**The task:** Return the material below in full and exactly.

************

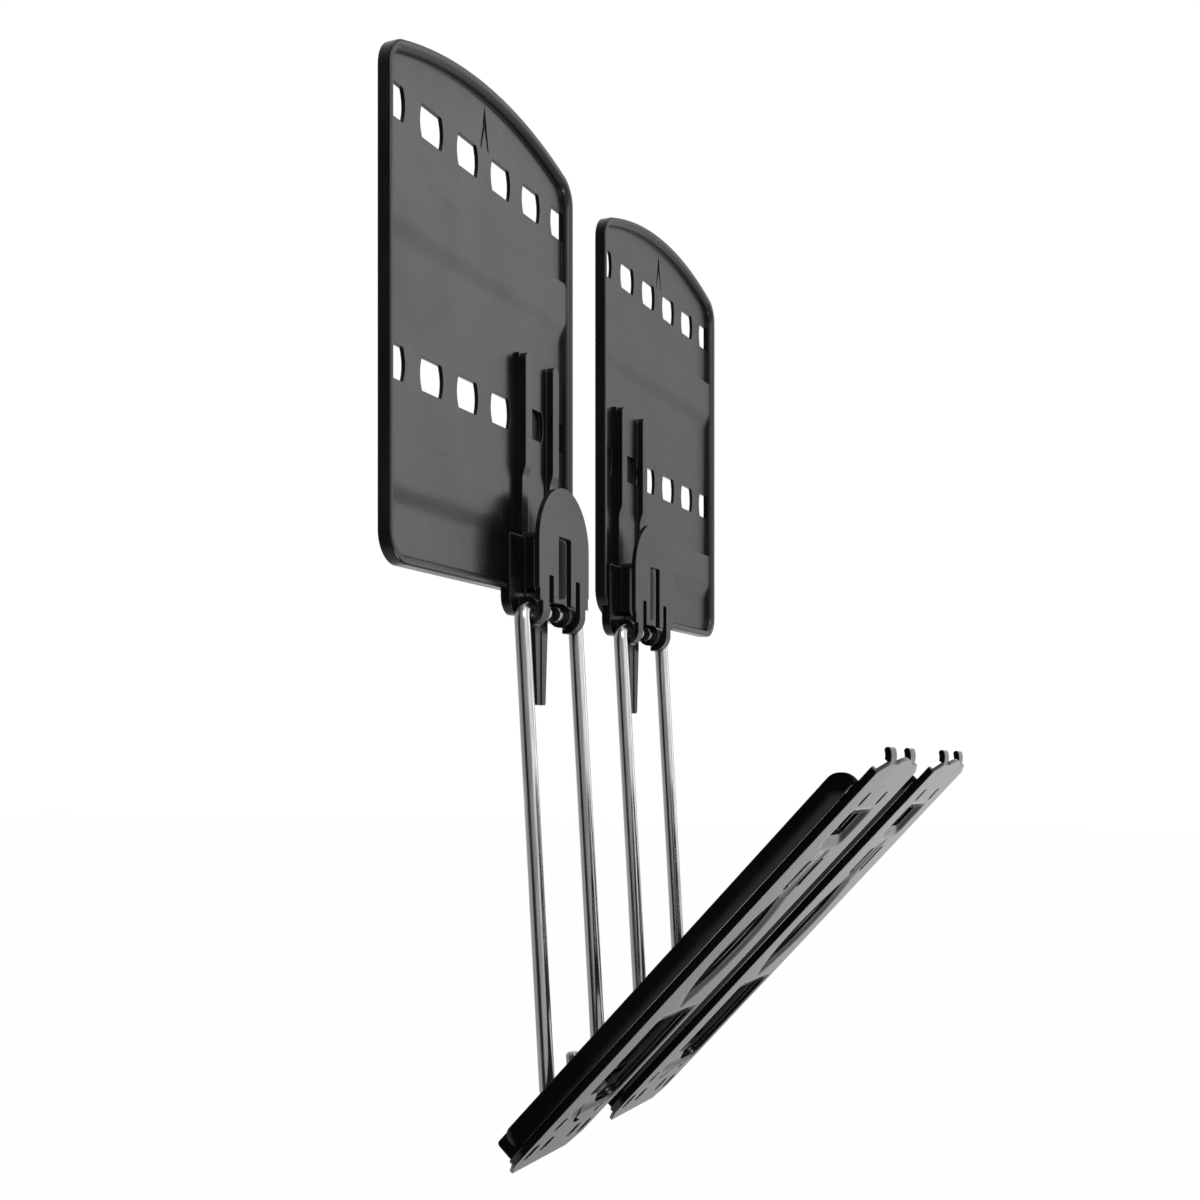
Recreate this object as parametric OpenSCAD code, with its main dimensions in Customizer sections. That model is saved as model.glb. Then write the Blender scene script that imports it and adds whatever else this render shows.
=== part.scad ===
// Wall mount for a television: two mirrored wall units, each with a wire
// support that hangs from its wall plate and carries a tilted screen rail.
// Millimetres. The wall is the plane y = 0, the room is at -y, z is up.
// x = 0 is halfway between the units, z = 0 halfway between the hole rows.

/* [Layout] */
// distance between the outermost wall holes of the two units
unit_span = 402; // [380:2:480]
// tilt of the screen rail from upright
rail_tilt = 42.9; // [36:0.1:43]
// lean of the wire support away from the wall
wire_lean = 3.4; // [3.3:0.1:6]

/* [Wall plate] */
// distance between neighbouring holes in a row
hole_pitch = 34; // [34:0.5:36]
// distance between the two rows of holes
row_gap = 115; // [112:1:118]
// distance from the outermost hole centre to the plate's side
side_margin = 9; // [8.5:0.5:12]
// height of the top of the arch above the middle of the rows
arch_top = 95.5; // [92:0.5:105]
// depth of the plate's bottom edge below the middle of the rows
plate_foot = 147; // [146:0.5:150]
// radius of the arched top edge
arch_r = 284; // [250:2:340]
// depth of the tray from the wall to its rim
tray_depth = 6.6; // [6:0.2:7.4]
// thickness of the sheet steel
sheet = 2; // [1.6:0.1:2.2]
// radius of a wall hole's curved sides
hole_r = 18; // [12:1:30]
// width of a wall hole between its curved sides
hole_w = 21; // [18:0.5:22]
// height of a wall hole between its flat sides
hole_h = 15.4; // [10:0.2:18]

/* [Hinge bracket] */
// distance between the outer faces of the two ribs
rib_span = 39; // [38.5:0.5:41]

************

**The output:**
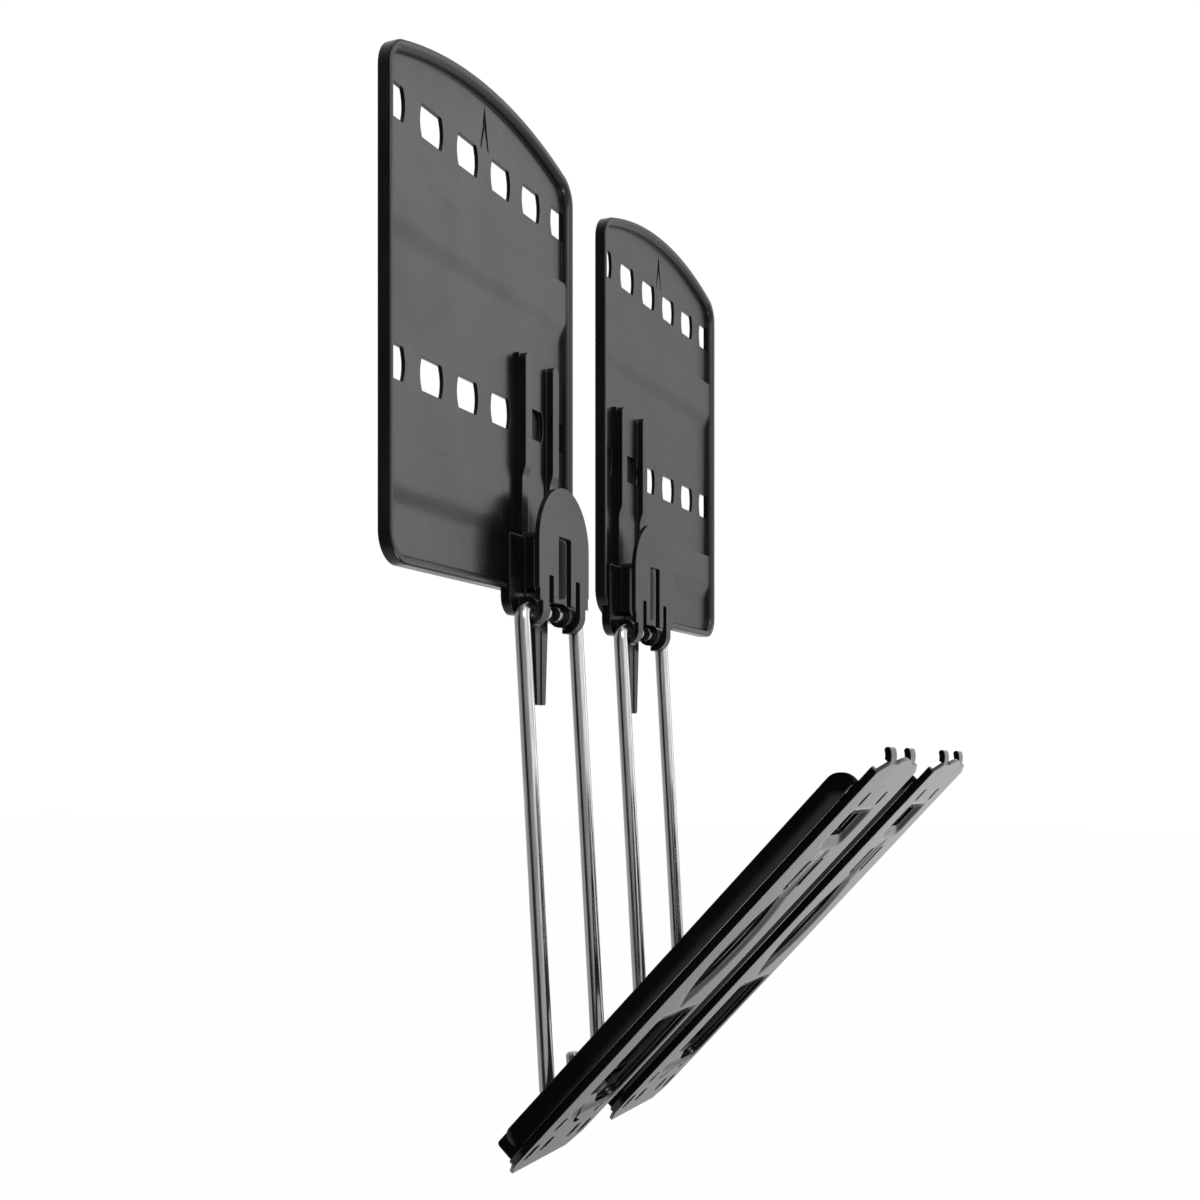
Recreate this object as parametric OpenSCAD code, with its main dimensions in Customizer sections. That model is saved as model.glb. Then write the Blender scene script that imports it and adds whatever else this render shows.
=== part.scad ===
// Wall mount for a television: two mirrored wall units, each with a wire
// support that hangs from its wall plate and carries a tilted screen rail.
// Millimetres. The wall is the plane y = 0, the room is at -y, z is up.
// x = 0 is halfway between the units, z = 0 halfway between the hole rows.

/* [Layout] */
// distance between the outermost wall holes of the two units
unit_span = 402; // [380:2:480]
// tilt of the screen rail from upright
rail_tilt = 42.9; // [36:0.1:43]
// lean of the wire support away from the wall
wire_lean = 3.4; // [3.3:0.1:6]

/* [Wall plate] */
// distance between neighbouring holes in a row
hole_pitch = 34; // [34:0.5:36]
// distance between the two rows of holes
row_gap = 115; // [112:1:118]
// distance from the outermost hole centre to the plate's side
side_margin = 9; // [8.5:0.5:12]
// height of the top of the arch above the middle of the rows
arch_top = 95.5; // [92:0.5:105]
// depth of the plate's bottom edge below the middle of the rows
plate_foot = 147; // [146:0.5:150]
// radius of the arched top edge
arch_r = 284; // [250:2:340]
// depth of the tray from the wall to its rim
tray_depth = 6.6; // [6:0.2:7.4]
// thickness of the sheet steel
sheet = 2; // [1.6:0.1:2.2]
// radius of a wall hole's curved sides
hole_r = 18; // [12:1:30]
// width of a wall hole between its curved sides
hole_w = 21; // [18:0.5:22]
// height of a wall hole between its flat sides
hole_h = 15.4; // [10:0.2:18]

/* [Hinge bracket] */
// distance between the outer faces of the two ribs
rib_span = 39; // [38.5:0.5:41]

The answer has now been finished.